In 2020, Juurlink, Zipursky, Naylor, and several other experts—including Nick Bateman, the Scottish toxicologist; Thomas Hale, one of the world’s leading scientific authorities on breast milk; and Ronald Cohn, who had replaced Naylor as president and C.E.O. at the Hospital for Sick Children—wrote to The Lancet, asking the journal to retract Koren’s paper. “For more than a decade now, Koren either knew or ought to have known that his original interpretation of the case was flawed yet he took no corrective action,” the letter read. “He instead continued to publish work citing this case as foundational to consideration of the risks of opioid use while breastfeeding.”
The journal referred the request back to the Hospital for Sick Children, which established an internal research-integrity review. Since Cohn had signed the letter asking for retraction, the lead inquirer did not report to him.
What followed was an exercise in obfuscation through institutional review.

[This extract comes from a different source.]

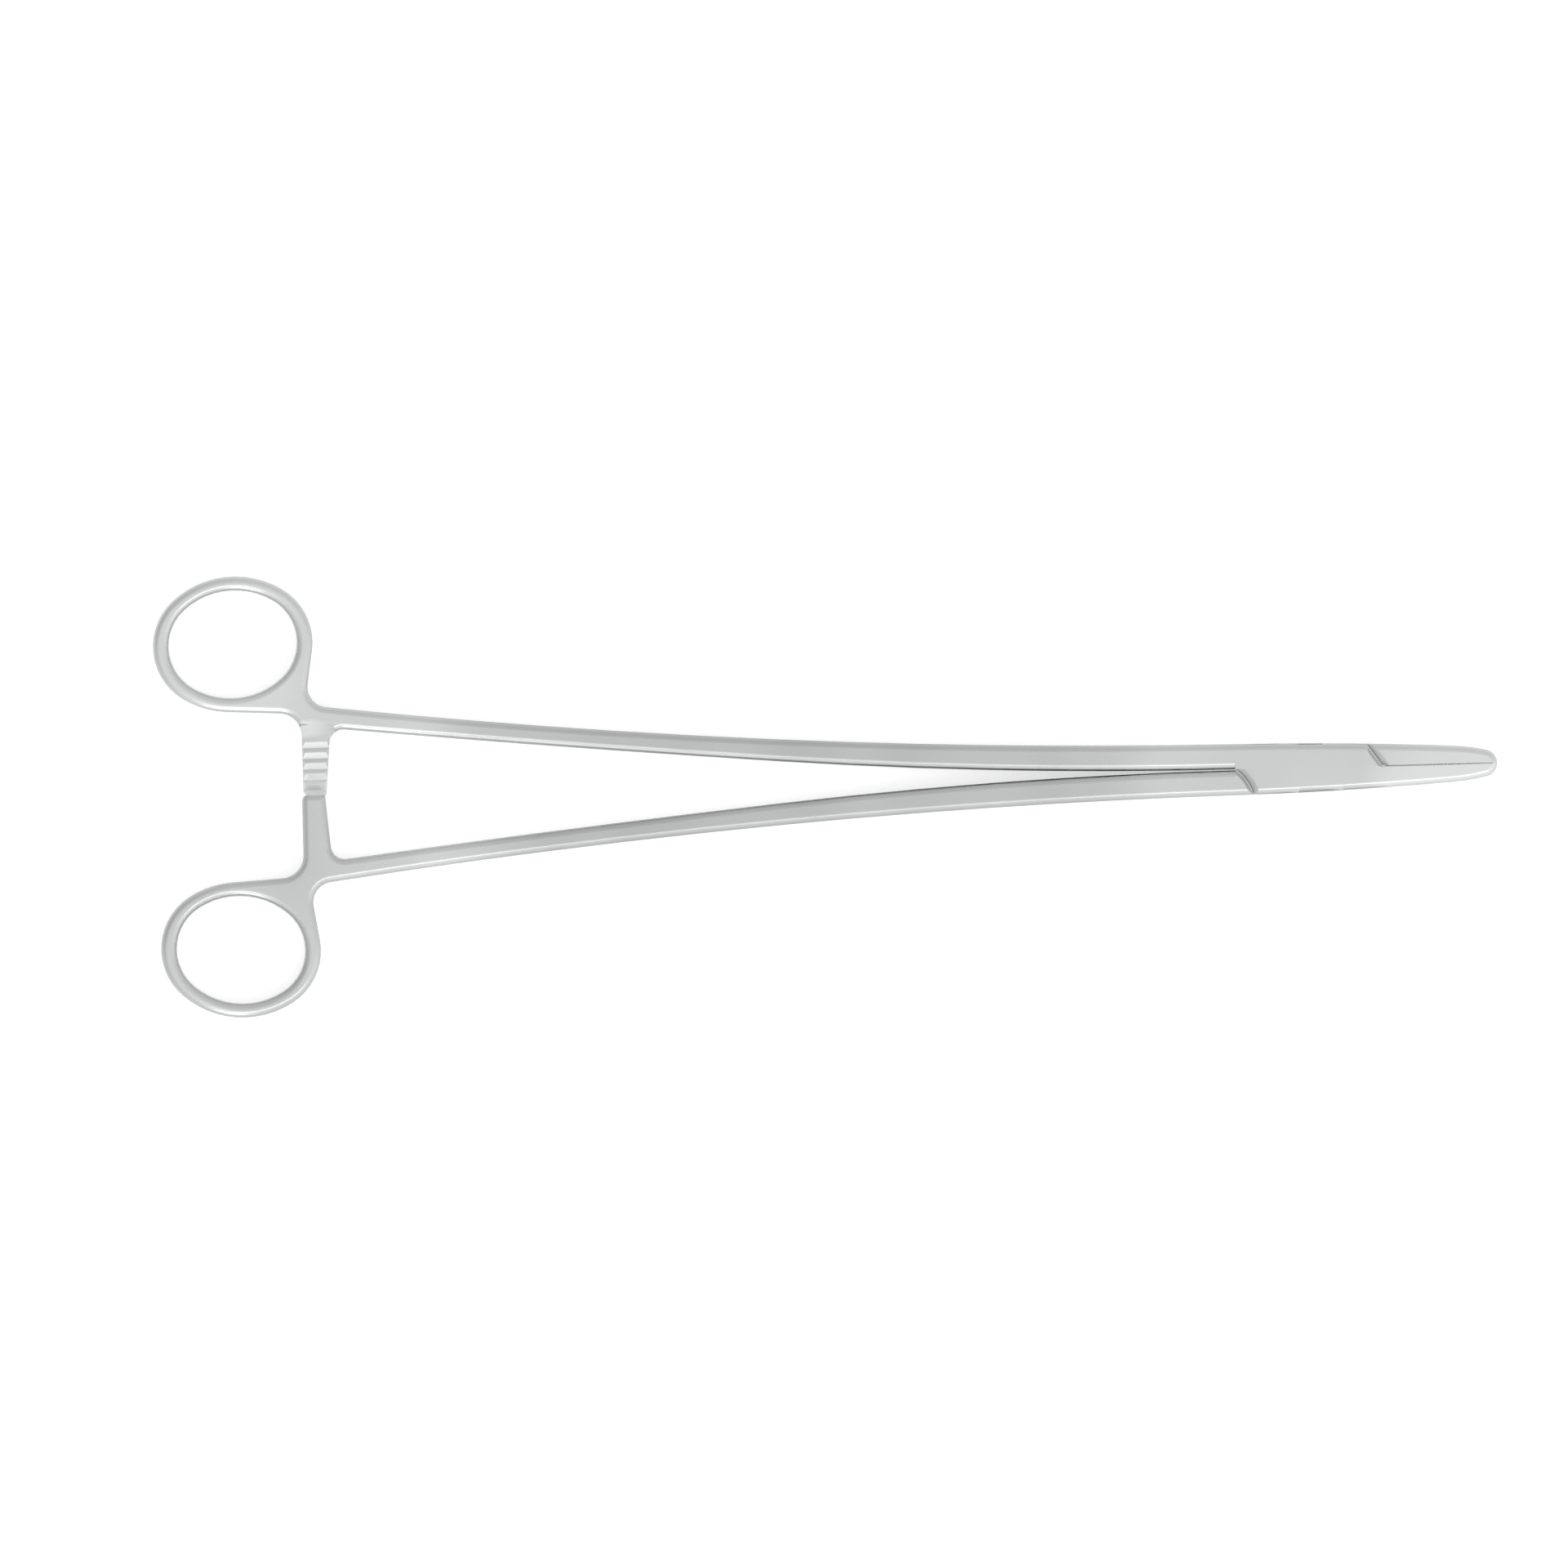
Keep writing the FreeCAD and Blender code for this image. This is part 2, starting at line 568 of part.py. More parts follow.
def make_tongue_half():
    body = turned_over(cut_ratchet(blank(TONGUE_ARM_X), TONGUE_ARM_X))
    kept_back, centre = round_end_tool(BACK_SHOULDER_RADIUS - SHOULDER_GAP, -NARROW_BEVEL, NARROW_BEVEL)
    kept_front = straight_end_tool(SHOULDER_GAP, WIDE_BEVEL, WIDE_BEVEL_DEPTH, FAR)
    over = [(centre.x, -FAR), (FAR, -FAR), (FAR, FAR), (centre.x, FAR)]
    tongue_low = MIDDLE_Z - TONGUE_THICKNESS / 2
    cheek_space = both_faces(plate(over, -OVERRUN, tongue_low)).cut([kept_back, kept_front])
    front_wall = stop_line(LANE_CLEARANCE)
    under_jaw = [at_height(front_wall, -FAR / 2)] + serrated_line(-1, SERRATION_PITCH / 2)
    under_jaw = plate(under_jaw + [(TIP_X + FAR, -FAR / 2)], -OVERRUN, LOCK_THICKNESS + OVERRUN)
    back_wall = (-front_wall[0], -front_wall[1])
    shank_edge = -SHANK_GAP_AT_LOCK
    above_tongue = [
        at_height(back_wall, shank_edge),
        at_height(back_wall, FAR / 2),
        (LOCK_BACK_X - 1, FAR / 2),
        (LOCK_BACK_X - 1, shank_edge),
    ]
    behind = plate(above_tongue, -OVERRUN, LOCK_THICKNESS + OVERRUN)
    bore = Part.makeCylinder(PIN_RADIUS + PIN_CLEARANCE, LOCK_THICKNESS)
    return body.cut([cheek_space, under_jaw, behind, bite_bevel(-1), bore])


def pin_shape():
    """Straight pin whose ends are spread to fill a countersink in each cheek, then ground flush."""
    pin = Part.makeCylinder(PIN_RADIUS, LOCK_THICKNESS)
    head = Part.makeCone(PIN_HEAD_RADIUS, PIN_RADIUS, PIN_HEAD_DEPTH)
    return pin.fuse(both_faces(head)).removeSplitter()


if __name__ == "__main__":
    os.makedirs("parts", exist_ok=True)
    pieces = {
        "box_half": make_box_half(),
        "tongue_half": make_tongue_half(),
        "pivot_pin": pin_shape(),
    }
    for name, shape in pieces.items():
        solid = shape.removeSplitter()
        print(name, "solids:", len(solid.Solids), "cubic mm:", round(solid.Volume, 1))
        solid.Solids[0].exportStep("parts/" + name + ".step")
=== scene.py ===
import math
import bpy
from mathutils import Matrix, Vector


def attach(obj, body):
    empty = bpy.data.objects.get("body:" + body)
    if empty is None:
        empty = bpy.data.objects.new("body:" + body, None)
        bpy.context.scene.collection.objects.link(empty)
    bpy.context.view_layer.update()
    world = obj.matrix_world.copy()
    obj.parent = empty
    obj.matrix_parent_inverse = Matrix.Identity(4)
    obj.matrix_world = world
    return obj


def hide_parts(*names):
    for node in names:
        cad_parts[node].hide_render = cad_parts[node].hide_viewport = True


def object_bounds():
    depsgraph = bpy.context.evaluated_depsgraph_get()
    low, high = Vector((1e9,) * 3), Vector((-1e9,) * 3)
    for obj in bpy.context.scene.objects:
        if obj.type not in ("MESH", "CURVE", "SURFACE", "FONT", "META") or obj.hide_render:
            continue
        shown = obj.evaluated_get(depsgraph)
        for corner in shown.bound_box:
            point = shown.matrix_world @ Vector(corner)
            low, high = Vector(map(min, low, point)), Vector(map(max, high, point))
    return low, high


bl_info = {
    "name": "Ring-handled forceps",
    "version": (1, 0, 0),
    "blender": (4, 5, 0),
    "location": "3D View > Sidebar > Forceps",
    "description": "Finishes a box-lock forceps in polished satin steel and sets the studio around it",
    "category": "Object",
}

import bmesh
import bpy
from mathutils import Vector

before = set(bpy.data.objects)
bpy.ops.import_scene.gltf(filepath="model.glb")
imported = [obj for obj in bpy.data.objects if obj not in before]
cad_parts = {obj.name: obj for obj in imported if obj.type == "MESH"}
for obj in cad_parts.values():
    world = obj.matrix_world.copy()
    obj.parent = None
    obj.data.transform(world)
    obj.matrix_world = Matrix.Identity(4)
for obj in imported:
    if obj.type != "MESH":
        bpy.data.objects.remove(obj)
CAD_BOX = [list(corner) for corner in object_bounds()]

MERGE_DISTANCE = 1e-6
FLAT_ANGLE = math.radians(0.02)
WORLD_TOP = 1.08

# The ground form in metres: the radius of its edges, half its thickness, and each taper along it
# as where it starts and ends and the thickness there
EDGE_ROUND = 0.0013
MIDDLE_Z = 0.0029
TAPERS = (
    (-0.186, -0.15, 0.0058, 0.0046),
    (-0.062, -0.015, 0.0046, 0.0058),
    (0.015, 0.0384, 0.0058, 0.0036),
)
LOCK_HALF_LENGTH = 0.0152
LOCK_HALF_FLAT = 0.003
LOCK_SIDE_LEAN = 0.025
ROUND_FROM = 0.00158
SAME_FORM = math.radians(30.0)
EASE_WEIGHTS = (1.2, 1.8)
SLOPE_STEP = 1e-5

# Zones of the steel in metres behind the pivot, and how much lighter or darker each is.
# The catch's teeth and scoop get painted light, a lighter tone that follows the photo seen from above; from
# low angles its scoop looks too white.
CATCH_BEHIND = (0.1885, 0.1952)
CATCH_SIDEWAYS = (-0.001, 0.0146)
CATCH_ABOVE_MIDDLE = (-0.0009, 0.0028)
CATCH_END = (0.001, 0.006)
CATCH_PAINTED_LIGHT = (0.3, 0.1)
CATCH_ROUGHER = 0.22
SCOOP_FROM = (0.0109, 0.0114)
SCOOP_PAINTED_LIGHT = 0.24
JAWS_FROM = (-0.016, -0.009)
RINGS_FROM = (0.184, 0.2)
ZONE_TONE = 0.06
LOWER_HANDLE_DARKER = 0.14
SHANK_ROUGHER = 0.05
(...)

There was no meaningful effort to assess whether Juurlink’s analysis disproved Koren’s; instead, the reviewers narrowed the scope of their inquiry to the matter of whether Koren’s team had demonstrated such a “lack of rigour” that retraction was unavoidable.
Koren sent the review team a bizarre eight-page document, which contained factual errors, non sequiturs, multiple font sizes, and what appeared to be copied-and-pasted correspondence with Rani. The hospital’s research-integrity office chalked it up to a scientific dispute. The editors of the Canadian practitioners’ journals offered to provide The Lancet with the unambiguous findings of their own review, but The Lancet declined. An independent expert I contacted told me that, some years ago, The Lancet had asked him to weigh in on the subject—then ignored his advice to retract. Koren’s case report remains on the journal’s website, with no notes or corrections appended, and serves as the core basis for regulatory guidance on the subject of breast-feeding and codeine all over the world.
In the decades since Koren’s first warnings concerning codeine and breast milk, public-health authorities and patient-advocacy services have issued guidance to new mothers that ranges from scientifically incoherent to potentially dangerous. A clinical report published by the American Academy of Pediatrics in 2013 cites the Lancet case as a reason to avoid prescribing codeine to breast-feeding mothers but notes that morphine—its metabolite—“appears to be tolerated by the breastfeeding infant.” The same guidelines also recommend the use of hydromorphone, which is about forty times more potent than codeine and can be highly addictive. Meanwhile, the U.K.’s National Health Service categorically warns against taking codeine while breast-feeding but allows for the use of fentanyl.